US Universities and Saudi/Arab/Islamic Funding:
Relevant Facts from the book The Arab Lobby by Mitchell Bard (PhD, UCLA).
“Starting as early as 1976, Arab governments and individuals began to make large gifts to universities to create chairs and centers in Arab, Middle Eastern and Islamic studies. More than 90 universities sought assistance from the Saudis, but the first endowment was created at USC, with $1 million. Though universities usually jealously guard their prerogatives to choose their faculty and normally refuse to allow donors a say in hiring … Saudis were given the right to approve the appointment of the King Faisal Chair in Islamic Studies. Their first choice was Willard Beling, an IR professor who had worked for Aramco (oil company)” (p 301)

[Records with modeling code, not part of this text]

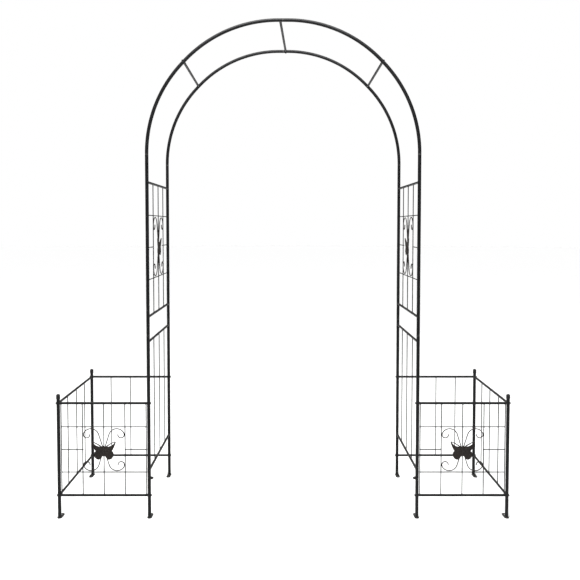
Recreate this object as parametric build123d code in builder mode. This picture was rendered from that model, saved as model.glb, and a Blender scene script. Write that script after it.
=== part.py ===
from build123d import *
from math import asin, atan2, cos, degrees, hypot, radians, sin, sqrt
import os

# A free-standing garden arch of black powder-coated steel tube with a planter box on each side.
# X runs across the archway, Y from the front hoop to the rear hoop and Z up. The origin is on
# the ground, in the middle of the archway. All sizes are in millimetres.

# Overall sizes
overall_height = 2030  # ground to the top of the hoops
arch_width = 1100  # leg centre to leg centre across the archway
depth = 500  # front tube centre to rear tube centre
box_length = 370  # leg centre to post centre

# Stock
tube_diameter = 14  # hoops, legs and posts
tube_wall = 1
rail_share = 5 / 7  # panel rails' and crossbars' diameter, as a share of the tube's
rail_wall = 1
wire_diameter = 4
weld_sink = 0.4  # how far two welded wires settle into each other

# Tube joints: the end of one tube is swaged down and slides into the next
joint_overlap = 35
crown_overlap = 19
joint_gap = 0.1  # clearance all round a swaged end
swage_neck = 3  # length over which a tube closes down to its swaged end
leg_split_height = 756  # where an upper leg plugs into a lower leg
post_height = 508  # ground to the top of a post, inside its cap

# Heights of the rail centres
upper_panel_rails = (830, 1378)
lower_panel_rails = (199, 728)
box_rails = (95, 477)

# Ornament: a butterfly between four scrolls, framed by three cross wires
edge_wire_offset = 11  # tube centre to edge wire centre
upper_ornament_height = 1112
upper_cross_spacing = 133
box_ornament_height = 284
box_cross_spacing = 94
scroll_clearance = 5  # from the top of a scroll to the cross wire above it
scroll_start = 8  # height of a scroll's inner end above the middle cross wire
butterfly_thickness = 3
butterfly_body_diameter = 7

# Crossbars between the hoops. A hoop is straight for a short way where a crossbar meets it.
side_bar_angle = 44  # above the spring line
side_flat = 14
crown_flat = 20  # each side of the crown joint
crown_bar_offset = 12  # from the crown joint, on the outer tube of the joint
bar_spigot_share = 0.7  # swaged ends' diameter, as a share of the crossbar's
bar_spigot_reach_share = 0.36  # how far they pass the hoop's centre line, of its tube's radius
bar_hole_gap = 0.1

# Screws
box_screw_diameter = 5
box_screw_head = (9, 3.5)  # diameter, height
box_screw_grip = 12  # length inside the tapped end of a rail
bar_screw_diameter = 4
bar_screw_head = (8, 2.5)
bar_screw_reach_share = 0.5  # past the centre of the bar, of the hoop tube's radius
screw_hole_gap = 0.2
thread_gap = 0.05
clamp_screw_height = 167  # on the inner side of each front leg
clamp_screw_diameter = 6
clamp_screw_reach = 4  # inside the leg's bore
clamp_nut_flats = 10
clamp_nut_height = 5
clamp_nut_dome = 8.6  # diameter
clamp_washer = (12.5, 1.5)  # diameter, thickness

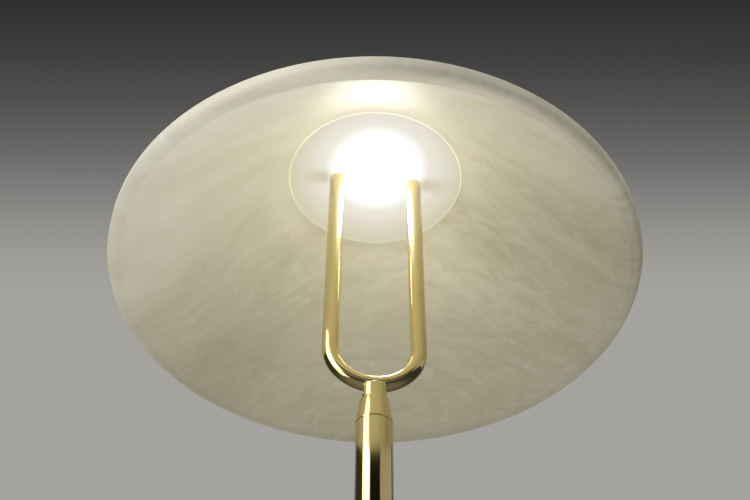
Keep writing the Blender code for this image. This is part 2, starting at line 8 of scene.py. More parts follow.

“Three years later, the Saudis gave $200,000 to Duke for a program in Arabian and Islamic studies… Libya donated $750,000 for a Chair in Georgetown.. UAE gave Georgetown another $250,000 for a visiting professorship… Harvard Divinity School.. took $2.5 million in 2000 from Sheikh Zayed bin Sultan al-Nahayan, the dictatorial ruler of Abu Dhabi… (who also elsewhere) established a think tank that promoted Holocaust denial, anti-Semitism, and anti-American conspiracy theories..” (p 301)
“According to the U.S. Department of Education, between 1986 and 2007, donors from Arab countries made more than 100 contributions, worth in excess of $320 million, to American universities. This report does not include Saudi Arabia’s $20 million gifts to Harvard and Georgetown…. Counting the recent gifts, Saudi Arabia has invested more than $130 million in American universities; Qatar $150 million, the UAE, $52 million; Kuwait, $12 million; and Oman, $9 million” (p 307)
“Columbia … happily (some might say greedily) took money from the United Arab Emirates, among others, to endow a chair in Middle East Studies named after Edward Said… predictably the Chair was filled by… former PLO spokesman Rashid Khalidi… For many months, efforts were made to learn where the estimated $4m had come from to endow the chair, but the university refused to disclose the information until bad publicity forced the publication of the names of the donors.” (p 308)
“Berkeley, for example, received two large gifts from the Saudis in the 1990s.. $2 million for a program to promote understanding of Muslims…. (and) $ 5 million to broaden understanding of the Arab and Muslim worlds” (p 309)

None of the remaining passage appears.